Aika Miyake: One of the most challenging scenes for me was the earthquake scene in episode five. I experienced the 2011 Tōhoku earthquake in Tokyo, and the sight of the ground waving and buildings colliding together is something I will never forget. It provided me with an intimate understanding of authenticity, like creating the feeling of the primal rumbling from deep underground that induces sheer panic. Editing this scene definitely put me in a valuable place, but I feel like it helped me tremendously to edit the aftermath scene where Blackthorne's reunion with Fuji unfolds. The final look they give each other is an incredible moment that speaks volumes without saying anything, and it became one of my favorite moments in the episode.

PH: Looking back on your experience working on Shōgun, what do you hope viewers take away from the series, both in terms of its entertainment value and its exploration of historical and cultural themes?

Maria Gonzales: The best of the best in any given craft is on display here.
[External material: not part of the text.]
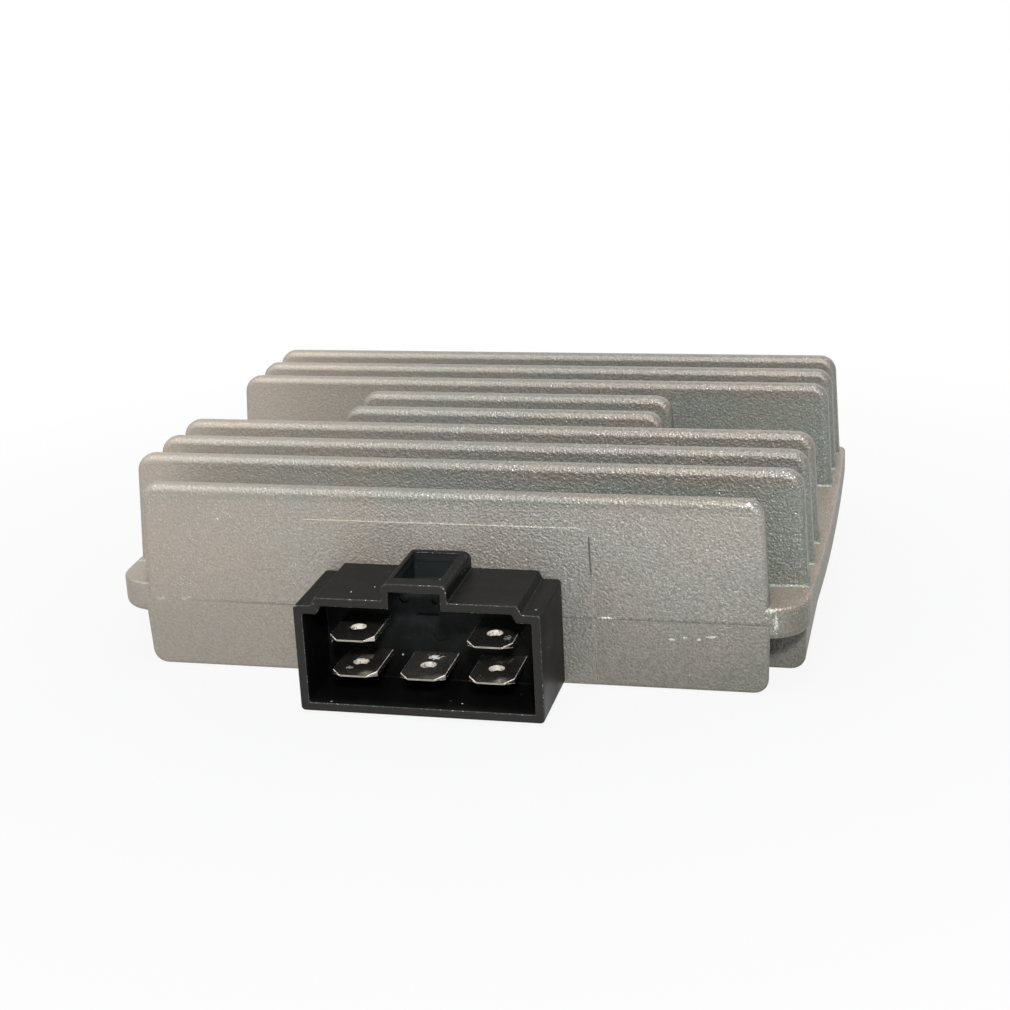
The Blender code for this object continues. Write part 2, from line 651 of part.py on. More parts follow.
def slab(x0, x1, y0, y1, z0, z1):
    bm = bmesh.new()
    bmesh.ops.create_cube(bm, size=1.0)
    for vert in bm.verts:
        vert.co.x = x1 if vert.co.x > 0 else x0
        vert.co.y = y1 if vert.co.y > 0 else y0
        vert.co.z = z1 if vert.co.z > 0 else z0
    return bm


def seat_on_board(piece, x, depth):
    spot = at(x, depth, MOUNT_PLANE)
    piece.location = spot
    for modifier in piece.modifiers:
        modifier.object.location = spot


def power_package(name, size, x, depth):
    # moulded body, cooling tab at its rear and two leads at its front, all soldered above
    width, length, tall = size
    piece = place(moulded(size), name, parts, "package_epoxy")
    half = width / 2 - TAB_INSET
    tab = slab(-half, half, length / 2 - PACKAGE_LAP, length / 2 + TAB_REACH, -TAB_THICKNESS, NUDGE)
    add(piece, tab, name + "_tab")
    for side in (-1, 1):
        middle = side * LEAD_PITCH / 2
        lead = slab(middle - LEAD_WIDTH / 2, middle + LEAD_WIDTH / 2, -length / 2 - LEAD_REACH,
                    -length / 2 + PACKAGE_LAP, -LEAD_THICKNESS, NUDGE)
        add(piece, lead, "%s_lead_%d" % (name, side + 2))
    seat_on_board(piece, x, depth)


def chip(name, x, depth):
    width, length, tall = CHIP
    piece = place(moulded(CHIP), name, parts, "package_epoxy")
    for index in range(CHIP_LEADS):
        middle = (index - (CHIP_LEADS - 1) / 2) * CHIP_LEAD_PITCH
        reach = length / 2 + CHIP_LEAD_REACH
        lead = slab(middle - CHIP_LEAD_WIDTH / 2, middle + CHIP_LEAD_WIDTH / 2, -reach, reach,
                    -CHIP_LEAD_THICKNESS, NUDGE)
        add(piece, lead, "%s_lead_%d" % (name, index + 1))
    seat_on_board(piece, x, depth)


def small_part(name, size, x, depth, finish):
    # a two-ended surface-mounted part with a solder end let into each end
    width, length, tall = size
    piece = place(moulded(size), name, parts, finish)
    run, across = max(width, length), min(width, length)
    half = across / 2 - CAP_INSET
    for end in (-1, 1):
        near, far = sorted((end * (run / 2 - CAP_LAP), end * (run / 2 + CAP_PROUD)))
        spans = (near, far, -half, half) if width > length else (-half, half, near, far)
        add(piece, slab(*spans, -tall / 2, NUDGE), "%s_end_%d" % (name, end + 2))
    seat_on_board(piece, x, depth)


def make_circuit():
    place(plate(board_outline(0.0), BOARD_BOTTOM, BOARD_TOP), "circuit_board", parts,
          "solder_resist")
    place(plate(board_outline(-SHEET_MARGIN), SHEET_TOP - SHEET_THICKNESS, SHEET_TOP),
          "thermal_sheet", parts, "silicone")
    for kind, (size, row) in POWER_DEVICES.items():
        for letter, slot in DEVICE_SLOTS.items():
            power_package("%s_%s" % (kind, letter), size, slot * DEVICE_PITCH, row_depth(row))
    chip("control_chip", 0.0, row_depth(0))
    bodies = {RESISTOR: "glazed_ceramic", ZENER: "package_epoxy", CAPACITOR: "tantalum_resin"}
    for name, (size, slot, row) in SMALL_PARTS.items():
        small_part(name, size, slot * CONTROL_PITCH, row_depth(row), bodies[size])


def pocket(x, depth, width, length, tall):
    # room for one component in the resin, open up to the board
    half = width / 2 + CLEAR
    reach = length / 2 + CLEAR
    return box(x - half, x + half, depth - reach, depth + reach, MOUNT_PLANE - tall - CLEAR,
               BOARD_TOP)


def make_resin():
    poured = plate(cavity_outline(CLEAR), RESIN_FACE, CAVITY_TOP - CLEAR)
    resin = place(poured, "potting_resin", parts, "potting_epoxy")
    cut(resin, plate(board_outline(CLEAR), MOUNT_PLANE, CAVITY_TOP + OVERRUN), "board_pocket")
    half = COLLAR_WIDTH / 2 + CLEAR
    collar = box(SHELL_OFFSET - half, SHELL_OFFSET + half, 0.0, COLLAR_BACK + CLEAR,
                 SPIGOT_BOTTOM - CLEAR, CAVITY_TOP + OVERRUN)
    cut(resin, collar, "collar_pocket")
    for name, (slot, row) in TERMINALS.items():
        middle = tail_place(slot, row)
        half = TAIL_WIDTH / 2 + CLEAR
        lowest = min(row, FOOT_HEIGHT) - BLADE_THICKNESS / 2 - CLEAR
        slit = box(middle - half, middle + half, 0.0, FOOT_END + CLEAR, lowest,
                   CAVITY_TOP + OVERRUN)
        cut(resin, slit, name + "_slit")
    for kind, (size, row) in POWER_DEVICES.items():
        width, length, tall = size
        middle = row_depth(row) + (TAB_REACH - LEAD_REACH) / 2
        for letter, slot in DEVICE_SLOTS.items():
            room = pocket(slot * DEVICE_PITCH, middle, width, length + TAB_REACH + LEAD_REACH, tall)
            cut(resin, room, "%s_%s_pocket" % (kind, letter))
    width, length, tall = CHIP
    cut(resin, pocket(0.0, row_depth(0), width, length + 2 * CHIP_LEAD_REACH, tall), "chip_pocket")
    for name, (size, slot, row) in SMALL_PARTS.items():
        width, length, tall = size
        room = pocket(slot * CONTROL_PITCH, row_depth(row), width + 2 * CAP_PROUD,
                      length + 2 * CAP_PROUD, tall)
        cut(resin, room, name + "_pocket")


for leftover in list(bpy.data.objects):
    bpy.data.objects.remove(leftover)
parts = bpy.data.collections.new("voltage_regulator")
tools = bpy.data.collections.new("cutters")
for collection in (parts, tools):
    bpy.context.scene.collection.children.link(collection)
tools.hide_render = True

make_casting()
make_shell()
make_terminals()
make_circuit()
make_resin()

root = bpy.data.objects.new("regulator", None)
parts.objects.link(root)
for piece in [item for item in parts.objects if item.type == "MESH"]:
    piece.parent = root
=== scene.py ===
import math

import bmesh
import bpy
from mathutils import Matrix, Vector


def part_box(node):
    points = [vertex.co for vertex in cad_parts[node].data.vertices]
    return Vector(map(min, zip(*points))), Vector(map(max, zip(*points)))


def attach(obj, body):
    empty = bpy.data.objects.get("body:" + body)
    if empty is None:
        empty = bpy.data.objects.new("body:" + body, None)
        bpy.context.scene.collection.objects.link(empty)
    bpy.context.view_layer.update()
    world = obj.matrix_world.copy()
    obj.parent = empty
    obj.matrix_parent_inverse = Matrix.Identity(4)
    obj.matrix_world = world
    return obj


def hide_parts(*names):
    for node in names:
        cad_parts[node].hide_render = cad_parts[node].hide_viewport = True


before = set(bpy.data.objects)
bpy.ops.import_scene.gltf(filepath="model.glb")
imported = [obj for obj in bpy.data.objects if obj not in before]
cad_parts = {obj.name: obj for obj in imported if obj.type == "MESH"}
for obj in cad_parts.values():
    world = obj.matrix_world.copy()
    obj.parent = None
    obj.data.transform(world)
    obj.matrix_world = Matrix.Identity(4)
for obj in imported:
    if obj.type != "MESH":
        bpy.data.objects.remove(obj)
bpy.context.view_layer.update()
mm = 0.001

# Corners of the casting and the connector, read from the frame
castLow, castHigh = [Vector(corner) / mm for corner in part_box("heat_sink_casting")]
shellLow, shellHigh = [Vector(corner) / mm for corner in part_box("connector_shell")]
padRaise = 0.35
faceY = castLow.y + padRaise      # front plate's face; depths below count back from it
print("frame loaded: casting %.1f x %.1f x %.1f mm" % tuple(castHigh - castLow))


# Small helpers for working in edit mode

def selectOnly(obj):
    if bpy.context.mode != "OBJECT":
        bpy.ops.object.mode_set(mode="OBJECT")
    bpy.ops.object.select_all(action="DESELECT")
    obj.select_set(True)
    bpy.context.view_layer.objects.active = obj


def startEdit(obj):
    selectOnly(obj)
    bpy.ops.object.mode_set(mode="EDIT")


def endEdit():
    bpy.ops.object.mode_set(mode="OBJECT")


def cubeBetween(name, low, high):
    # a cube primitive stretched between two corners, place and size put into its mesh
    bpy.ops.object.select_all(action="DESELECT")
    low, high = Vector(low) * mm, Vector(high) * mm
    bpy.ops.mesh.primitive_cube_add(size=1, location=(low + high) / 2)
    block = bpy.context.object
    block.name = name
    block.scale = high - low
    bpy.ops.object.transform_apply(location=True, rotation=True, scale=True)
    return block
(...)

Production Design, Cinematography, inspiring Costume Design, Hair and Make-up. I could just keep going on and on… I know our audience is sophisticated enough to appreciate all of this, but the bottom line is that I hope they enjoy the show. I hope these ten hours, which we lovingly crafted, offer people a chance to escape into a long-gone and fascinating era in Japanese history.

Aika Miyake: I relocated to the U.S. in 2019 after working as an editor for 13 years in Japan. I made this move because I found it increasingly challenging to find projects that resonated with me. The lighting, cinematography, production design, and acting—filmmaking itself—feel very different in Japan, and that is something beyond my control as an editor. As Toranaga and the producer of Shogun, Hiroyuki Sanada, mention in his interviews, I hope this becomes the new normal for Japanese audiences in terms of the quality of period cinema. The show unfolds with character-driven narratives and intricate plot twists, inviting exploration into its rich tapestry of Japanese culture and history. I hope the audience enjoys the episodes as much as I enjoyed cutting it.